» Your objective
Set down all of the data exactly as it appears.

» Supplied information
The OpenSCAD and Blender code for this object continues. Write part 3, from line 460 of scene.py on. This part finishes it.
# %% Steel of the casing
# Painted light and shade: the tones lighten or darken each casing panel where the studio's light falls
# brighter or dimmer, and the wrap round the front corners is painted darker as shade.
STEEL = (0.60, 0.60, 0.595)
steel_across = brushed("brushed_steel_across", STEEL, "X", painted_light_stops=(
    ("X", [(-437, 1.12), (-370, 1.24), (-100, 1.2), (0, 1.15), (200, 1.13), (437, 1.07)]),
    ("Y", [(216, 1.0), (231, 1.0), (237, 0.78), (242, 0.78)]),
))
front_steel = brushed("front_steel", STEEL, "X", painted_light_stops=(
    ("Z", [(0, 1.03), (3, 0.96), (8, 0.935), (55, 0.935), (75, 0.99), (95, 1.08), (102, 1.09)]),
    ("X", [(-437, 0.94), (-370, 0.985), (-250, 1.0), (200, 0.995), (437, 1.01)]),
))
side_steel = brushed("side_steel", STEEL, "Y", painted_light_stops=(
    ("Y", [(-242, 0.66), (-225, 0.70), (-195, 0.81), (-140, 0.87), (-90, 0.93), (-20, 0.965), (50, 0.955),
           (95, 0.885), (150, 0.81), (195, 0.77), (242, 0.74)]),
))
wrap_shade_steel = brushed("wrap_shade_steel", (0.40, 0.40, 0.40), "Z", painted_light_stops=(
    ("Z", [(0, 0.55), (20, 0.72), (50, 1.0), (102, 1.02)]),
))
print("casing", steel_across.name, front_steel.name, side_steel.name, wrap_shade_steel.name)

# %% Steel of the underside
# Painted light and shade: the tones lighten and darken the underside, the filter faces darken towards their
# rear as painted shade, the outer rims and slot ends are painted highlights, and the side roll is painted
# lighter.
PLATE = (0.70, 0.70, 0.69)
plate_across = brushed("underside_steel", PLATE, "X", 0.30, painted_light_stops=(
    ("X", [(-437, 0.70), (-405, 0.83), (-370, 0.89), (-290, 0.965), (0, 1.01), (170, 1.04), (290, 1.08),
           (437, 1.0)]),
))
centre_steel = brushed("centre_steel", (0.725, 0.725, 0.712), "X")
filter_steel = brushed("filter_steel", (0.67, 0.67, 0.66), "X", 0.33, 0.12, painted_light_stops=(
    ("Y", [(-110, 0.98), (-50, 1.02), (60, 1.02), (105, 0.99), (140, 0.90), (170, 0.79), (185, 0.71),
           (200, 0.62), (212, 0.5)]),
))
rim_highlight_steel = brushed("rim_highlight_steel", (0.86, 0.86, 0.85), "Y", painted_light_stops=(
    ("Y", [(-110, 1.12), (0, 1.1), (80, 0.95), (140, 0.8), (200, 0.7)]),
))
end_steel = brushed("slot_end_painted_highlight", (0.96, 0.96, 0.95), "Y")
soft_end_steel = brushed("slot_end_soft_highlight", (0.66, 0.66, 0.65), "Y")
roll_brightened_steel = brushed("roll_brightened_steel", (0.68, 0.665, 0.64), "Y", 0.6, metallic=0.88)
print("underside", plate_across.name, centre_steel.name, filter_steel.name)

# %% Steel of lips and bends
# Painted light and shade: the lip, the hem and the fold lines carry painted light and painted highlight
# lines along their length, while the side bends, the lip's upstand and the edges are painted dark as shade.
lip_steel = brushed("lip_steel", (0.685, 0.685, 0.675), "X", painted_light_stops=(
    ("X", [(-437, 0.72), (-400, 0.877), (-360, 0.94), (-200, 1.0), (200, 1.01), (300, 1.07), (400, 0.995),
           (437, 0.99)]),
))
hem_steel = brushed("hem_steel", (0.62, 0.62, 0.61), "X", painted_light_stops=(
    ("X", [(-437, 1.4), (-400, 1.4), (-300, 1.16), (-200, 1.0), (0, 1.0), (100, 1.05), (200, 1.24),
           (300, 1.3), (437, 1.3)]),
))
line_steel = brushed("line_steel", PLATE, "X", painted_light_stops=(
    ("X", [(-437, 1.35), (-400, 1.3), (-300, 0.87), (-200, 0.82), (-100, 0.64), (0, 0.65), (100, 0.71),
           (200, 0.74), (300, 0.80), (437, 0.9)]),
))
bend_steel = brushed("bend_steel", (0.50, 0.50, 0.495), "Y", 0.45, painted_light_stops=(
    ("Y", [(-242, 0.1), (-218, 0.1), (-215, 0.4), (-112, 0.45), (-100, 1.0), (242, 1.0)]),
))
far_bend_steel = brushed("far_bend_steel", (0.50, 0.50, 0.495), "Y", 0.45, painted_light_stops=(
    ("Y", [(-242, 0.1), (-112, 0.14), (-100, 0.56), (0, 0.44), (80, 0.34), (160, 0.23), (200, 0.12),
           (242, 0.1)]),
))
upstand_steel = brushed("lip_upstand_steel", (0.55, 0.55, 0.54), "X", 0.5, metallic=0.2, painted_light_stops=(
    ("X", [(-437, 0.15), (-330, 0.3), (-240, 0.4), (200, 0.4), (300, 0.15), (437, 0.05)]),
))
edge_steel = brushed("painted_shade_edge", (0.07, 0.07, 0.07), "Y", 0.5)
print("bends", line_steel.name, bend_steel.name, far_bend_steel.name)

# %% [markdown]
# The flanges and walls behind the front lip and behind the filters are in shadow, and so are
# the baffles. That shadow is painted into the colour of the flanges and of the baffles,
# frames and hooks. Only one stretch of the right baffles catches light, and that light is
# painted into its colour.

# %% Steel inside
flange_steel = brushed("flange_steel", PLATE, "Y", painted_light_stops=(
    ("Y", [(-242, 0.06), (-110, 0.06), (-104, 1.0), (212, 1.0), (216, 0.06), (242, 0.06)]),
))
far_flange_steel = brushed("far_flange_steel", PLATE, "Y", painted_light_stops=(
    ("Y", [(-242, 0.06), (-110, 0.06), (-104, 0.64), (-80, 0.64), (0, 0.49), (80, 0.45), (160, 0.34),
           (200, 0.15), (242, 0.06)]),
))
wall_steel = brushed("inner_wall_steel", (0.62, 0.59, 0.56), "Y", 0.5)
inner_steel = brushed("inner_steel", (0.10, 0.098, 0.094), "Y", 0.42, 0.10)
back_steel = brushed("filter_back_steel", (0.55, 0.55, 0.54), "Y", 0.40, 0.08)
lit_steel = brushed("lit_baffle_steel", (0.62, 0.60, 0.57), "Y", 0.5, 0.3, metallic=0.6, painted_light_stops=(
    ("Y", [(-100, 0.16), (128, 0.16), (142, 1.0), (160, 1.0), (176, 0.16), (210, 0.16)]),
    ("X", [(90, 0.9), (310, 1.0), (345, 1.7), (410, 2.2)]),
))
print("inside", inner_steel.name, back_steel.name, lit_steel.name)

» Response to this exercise
The OpenSCAD and Blender code for this object continues. Write part 3, from line 460 of scene.py on. This part finishes it.
# %% Steel of the casing
# Painted light and shade: the tones lighten or darken each casing panel where the studio's light falls
# brighter or dimmer, and the wrap round the front corners is painted darker as shade.
STEEL = (0.60, 0.60, 0.595)
steel_across = brushed("brushed_steel_across", STEEL, "X", painted_light_stops=(
    ("X", [(-437, 1.12), (-370, 1.24), (-100, 1.2), (0, 1.15), (200, 1.13), (437, 1.07)]),
    ("Y", [(216, 1.0), (231, 1.0), (237, 0.78), (242, 0.78)]),
))
front_steel = brushed("front_steel", STEEL, "X", painted_light_stops=(
    ("Z", [(0, 1.03), (3, 0.96), (8, 0.935), (55, 0.935), (75, 0.99), (95, 1.08), (102, 1.09)]),
    ("X", [(-437, 0.94), (-370, 0.985), (-250, 1.0), (200, 0.995), (437, 1.01)]),
))
side_steel = brushed("side_steel", STEEL, "Y", painted_light_stops=(
    ("Y", [(-242, 0.66), (-225, 0.70), (-195, 0.81), (-140, 0.87), (-90, 0.93), (-20, 0.965), (50, 0.955),
           (95, 0.885), (150, 0.81), (195, 0.77), (242, 0.74)]),
))
wrap_shade_steel = brushed("wrap_shade_steel", (0.40, 0.40, 0.40), "Z", painted_light_stops=(
    ("Z", [(0, 0.55), (20, 0.72), (50, 1.0), (102, 1.02)]),
))
print("casing", steel_across.name, front_steel.name, side_steel.name, wrap_shade_steel.name)

# %% Steel of the underside
# Painted light and shade: the tones lighten and darken the underside, the filter faces darken towards their
# rear as painted shade, the outer rims and slot ends are painted highlights, and the side roll is painted
# lighter.
PLATE = (0.70, 0.70, 0.69)
plate_across = brushed("underside_steel", PLATE, "X", 0.30, painted_light_stops=(
    ("X", [(-437, 0.70), (-405, 0.83), (-370, 0.89), (-290, 0.965), (0, 1.01), (170, 1.04), (290, 1.08),
           (437, 1.0)]),
))
centre_steel = brushed("centre_steel", (0.725, 0.725, 0.712), "X")
filter_steel = brushed("filter_steel", (0.67, 0.67, 0.66), "X", 0.33, 0.12, painted_light_stops=(
    ("Y", [(-110, 0.98), (-50, 1.02), (60, 1.02), (105, 0.99), (140, 0.90), (170, 0.79), (185, 0.71),
           (200, 0.62), (212, 0.5)]),
))
rim_highlight_steel = brushed("rim_highlight_steel", (0.86, 0.86, 0.85), "Y", painted_light_stops=(
    ("Y", [(-110, 1.12), (0, 1.1), (80, 0.95), (140, 0.8), (200, 0.7)]),
))
end_steel = brushed("slot_end_painted_highlight", (0.96, 0.96, 0.95), "Y")
soft_end_steel = brushed("slot_end_soft_highlight", (0.66, 0.66, 0.65), "Y")
roll_brightened_steel = brushed("roll_brightened_steel", (0.68, 0.665, 0.64), "Y", 0.6, metallic=0.88)
print("underside", plate_across.name, centre_steel.name, filter_steel.name)

# %% Steel of lips and bends
# Painted light and shade: the lip, the hem and the fold lines carry painted light and painted highlight
# lines along their length, while the side bends, the lip's upstand and the edges are painted dark as shade.
lip_steel = brushed("lip_steel", (0.685, 0.685, 0.675), "X", painted_light_stops=(
    ("X", [(-437, 0.72), (-400, 0.877), (-360, 0.94), (-200, 1.0), (200, 1.01), (300, 1.07), (400, 0.995),
           (437, 0.99)]),
))
hem_steel = brushed("hem_steel", (0.62, 0.62, 0.61), "X", painted_light_stops=(
    ("X", [(-437, 1.4), (-400, 1.4), (-300, 1.16), (-200, 1.0), (0, 1.0), (100, 1.05), (200, 1.24),
           (300, 1.3), (437, 1.3)]),
))
line_steel = brushed("line_steel", PLATE, "X", painted_light_stops=(
    ("X", [(-437, 1.35), (-400, 1.3), (-300, 0.87), (-200, 0.82), (-100, 0.64), (0, 0.65), (100, 0.71),
           (200, 0.74), (300, 0.80), (437, 0.9)]),
))
bend_steel = brushed("bend_steel", (0.50, 0.50, 0.495), "Y", 0.45, painted_light_stops=(
    ("Y", [(-242, 0.1), (-218, 0.1), (-215, 0.4), (-112, 0.45), (-100, 1.0), (242, 1.0)]),
))
far_bend_steel = brushed("far_bend_steel", (0.50, 0.50, 0.495), "Y", 0.45, painted_light_stops=(
    ("Y", [(-242, 0.1), (-112, 0.14), (-100, 0.56), (0, 0.44), (80, 0.34), (160, 0.23), (200, 0.12),
           (242, 0.1)]),
))
upstand_steel = brushed("lip_upstand_steel", (0.55, 0.55, 0.54), "X", 0.5, metallic=0.2, painted_light_stops=(
    ("X", [(-437, 0.15), (-330, 0.3), (-240, 0.4), (200, 0.4), (300, 0.15), (437, 0.05)]),
))
edge_steel = brushed("painted_shade_edge", (0.07, 0.07, 0.07), "Y", 0.5)
print("bends", line_steel.name, bend_steel.name, far_bend_steel.name)

# %% [markdown]
# The flanges and walls behind the front lip and behind the filters are in shadow, and so are
# the baffles. That shadow is painted into the colour of the flanges and of the baffles,
# frames and hooks. Only one stretch of the right baffles catches light, and that light is
# painted into its colour.

# %% Steel inside
flange_steel = brushed("flange_steel", PLATE, "Y", painted_light_stops=(
    ("Y", [(-242, 0.06), (-110, 0.06), (-104, 1.0), (212, 1.0), (216, 0.06), (242, 0.06)]),
))
far_flange_steel = brushed("far_flange_steel", PLATE, "Y", painted_light_stops=(
    ("Y", [(-242, 0.06), (-110, 0.06), (-104, 0.64), (-80, 0.64), (0, 0.49), (80, 0.45), (160, 0.34),
           (200, 0.15), (242, 0.06)]),
))
wall_steel = brushed("inner_wall_steel", (0.62, 0.59, 0.56), "Y", 0.5)
inner_steel = brushed("inner_steel", (0.10, 0.098, 0.094), "Y", 0.42, 0.10)
back_steel = brushed("filter_back_steel", (0.55, 0.55, 0.54), "Y", 0.40, 0.08)
lit_steel = brushed("lit_baffle_steel", (0.62, 0.60, 0.57), "Y", 0.5, 0.3, metallic=0.6, painted_light_stops=(
    ("Y", [(-100, 0.16), (128, 0.16), (142, 1.0), (160, 1.0), (176, 0.16), (210, 0.16)]),
    ("X", [(90, 0.9), (310, 1.0), (345, 1.7), (410, 2.2)]),
))
print("inside", inner_steel.name, back_steel.name, lit_steel.name)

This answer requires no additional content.